Rob Mathis was ready to make an offer on the house—a grand five-bedroom home sitting on 22 acres in the small town of Holton, Michigan. But during a recent tour of the property, a quick rundown of the home’s decor put Mathis and his wife, Reyna on edge: A NASCAR-decorated garage housing two Confederate flags, Confederate placemats (imagine loving the the Dixie flag so much you can’t even stomach eating your boiled chicken without looking at it). Oh, and on top of all that—the home belonged to a cop.
It was all so on-the-nose that Mathis found himself wondering, “Wouldn’t it be funny if this was a Klansman’s house?” he said in an interview with MLive.
Then he and his son went into a bedroom and saw, mounted on the wall behind a vanity, a framed, yellowing, whole-ass KKK application.
“Application for citizenship in the invisible empire: Knights of the Klu Klux Klan” the empty application read.
“We have to get out right now,” Mathis told his son, immediately leaving the home. “I just felt so violated.”
Where did the cop, identified as 48-year-old Charles Anderson, get the application? Who knew the KKK had an application process? Was anyone ever rejected? Do you get one (1) standard-issue white sheet during onboarding? Where does one even find an antique KKK application in Michigan—and, most saliently for a motherfucker trying to sell his house—why would you leave it up on display?
But the story takes an even darker turn. For reasons that should be fairly obvious, Mathis and wife, who is Latina, were rattled by the fact that a cop could have any possible Klan affiliation (even if it were “just” a love for racist memorabilia). But as it turns out, Anderson fatally shot a black man, 23-year-old Julius Johnson, during a traffic stop in 2009.
An investigation cleared Anderson of any wrongdoing in Johnson’s death. From the Washington Post:
According to the findings of an investigation from the county’s prosecutor, Johnson beat Anderson in the head, which caused the police officer, who said he feared for his life, to shoot and kill the black man. Johnson’s sister, Tunisia Phillips, initially told investigators that she heard her brother beg for his life before Anderson shot him, according to WOOD.

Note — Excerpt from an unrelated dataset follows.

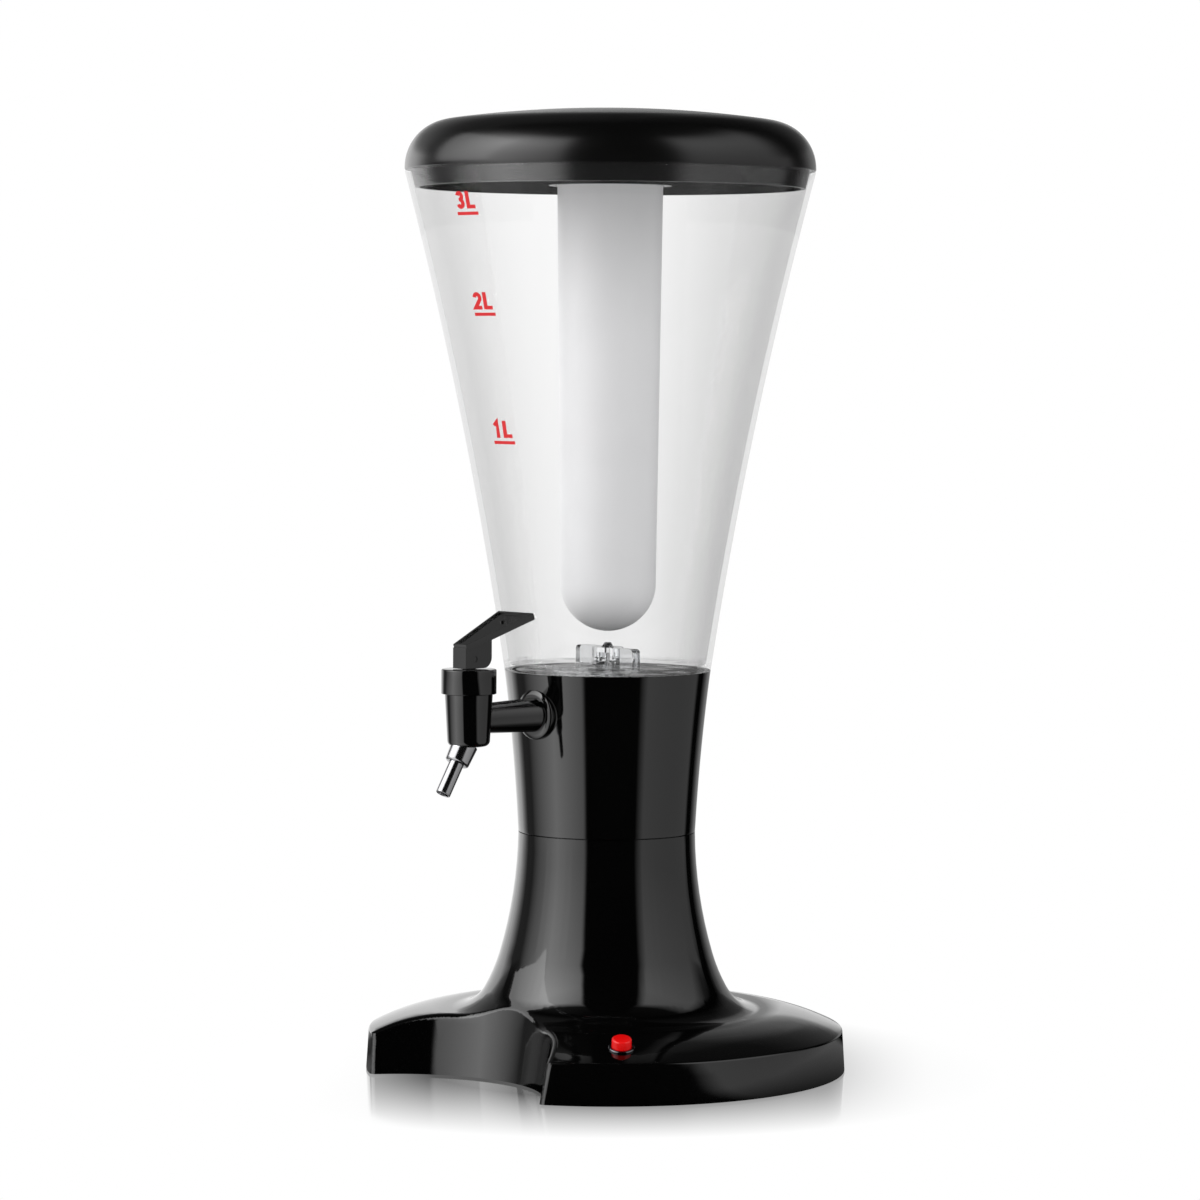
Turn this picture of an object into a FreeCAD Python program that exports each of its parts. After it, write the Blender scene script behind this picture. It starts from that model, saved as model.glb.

The prosecutor later cleared Anderson of wrongdoing and eventually charged Phillips with lying to police, prompting protests from Johnson’s family and the NAACP, according to MLive.
Mathis went public with what he found in Anderson’s home, writing a Facebook post and talking to local media outlets about the harrowing experience. The City of Muskegon placed Anderson on administrative leave on Thursday, “pending a thorough investigation” of the officer. In light of the findings, Eric Hood, president of the Muskegon County chapter of the NAACP, has called for Anderson’s interactions with people of color to be reviewed.
Anderson and his wife told local outlets that they want to talk about the incident and “set a lot of things straight,” but were instructed not to because of the ongoing investigation.
If the explanation is that the Andersons simply have a predilection for racist memorabilia (as a cautionary tale? as a lover of fucked-up history?), Reyna Mathis isn’t buying it.
“My thing is...you post stuff that you’re proud of,” she told MLive. “For him to have it sitting there, knowing you’re selling your home...he didn’t know who was walking in there, blacks or whites or whoever was walking in there. But he left it there proudly.”